Explore detailed agricultural machinery maintenance guides that translate technical specifications into practical action steps. Our maintenance tips guide provides season-specific recommendations aligned with Greek farming cycles. With over 20,000 quality parts in stock and free shipping on orders exceeding 100€, we support your preventive maintenance efforts with reliable components and expert knowledge.
FAQ
What are the primary tasks included in preventive maintenance for farm machinery?
Preventive maintenance covers daily inspections of fluid levels and tire pressure, regular lubrication of bearings and joints, hydraulic system checks, and scheduled replacement of engine oil and filters. Seasonal deep maintenance before planting and after harvest addresses components requiring less frequent attention.
How often should farmers perform preventive maintenance on their agricultural machines?
Maintenance frequency should align with operating hours rather than calendar dates. Daily quick checks take five minutes, weekly lubrication and inspections require 30-60 minutes, and seasonal deep maintenance occurs before planting and after harvest when equipment sits idle.
What common mistakes should be avoided to maximize preventive maintenance benefits?
Avoid performing maintenance only after failures occur, which transforms affordable prevention into expensive emergency repairs. Never skip lubrication during busy periods when equipment needs it most.
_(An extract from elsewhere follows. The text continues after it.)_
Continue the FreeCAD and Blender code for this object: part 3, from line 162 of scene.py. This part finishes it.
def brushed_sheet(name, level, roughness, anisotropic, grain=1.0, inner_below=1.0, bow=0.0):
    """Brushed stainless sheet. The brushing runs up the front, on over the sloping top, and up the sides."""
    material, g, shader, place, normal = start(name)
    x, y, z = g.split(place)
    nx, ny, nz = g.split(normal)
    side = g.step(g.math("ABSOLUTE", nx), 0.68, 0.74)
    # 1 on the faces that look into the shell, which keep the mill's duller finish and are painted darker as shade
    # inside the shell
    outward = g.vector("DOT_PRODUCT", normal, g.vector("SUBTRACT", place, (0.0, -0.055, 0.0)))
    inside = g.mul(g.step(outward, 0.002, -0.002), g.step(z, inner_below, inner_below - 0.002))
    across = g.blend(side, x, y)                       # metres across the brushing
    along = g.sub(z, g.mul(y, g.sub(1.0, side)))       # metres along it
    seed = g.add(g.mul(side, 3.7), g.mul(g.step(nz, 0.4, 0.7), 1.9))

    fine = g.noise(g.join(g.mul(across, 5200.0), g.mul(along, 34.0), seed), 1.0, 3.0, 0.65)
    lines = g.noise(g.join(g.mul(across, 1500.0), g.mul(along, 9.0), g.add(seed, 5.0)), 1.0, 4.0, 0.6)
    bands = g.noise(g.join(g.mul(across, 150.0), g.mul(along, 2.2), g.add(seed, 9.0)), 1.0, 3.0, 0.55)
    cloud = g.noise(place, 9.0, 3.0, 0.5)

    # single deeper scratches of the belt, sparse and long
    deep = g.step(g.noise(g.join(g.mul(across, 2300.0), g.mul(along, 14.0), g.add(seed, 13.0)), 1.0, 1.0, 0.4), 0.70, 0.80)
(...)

Don’t ignore manufacturer guidelines or rely solely on calendar dates instead of tracking actual operating hours and usage patterns.
Can preventive maintenance really extend the lifespan of agricultural equipment?
Yes, routine preventive maintenance can double or triple equipment operational lifespan compared to reactive approaches. Regular care improves engine health, reduces component wear, prevents cascading failures, and maintains efficiency that would otherwise decline over time. Documented maintenance also increases resale value when replacement time arrives.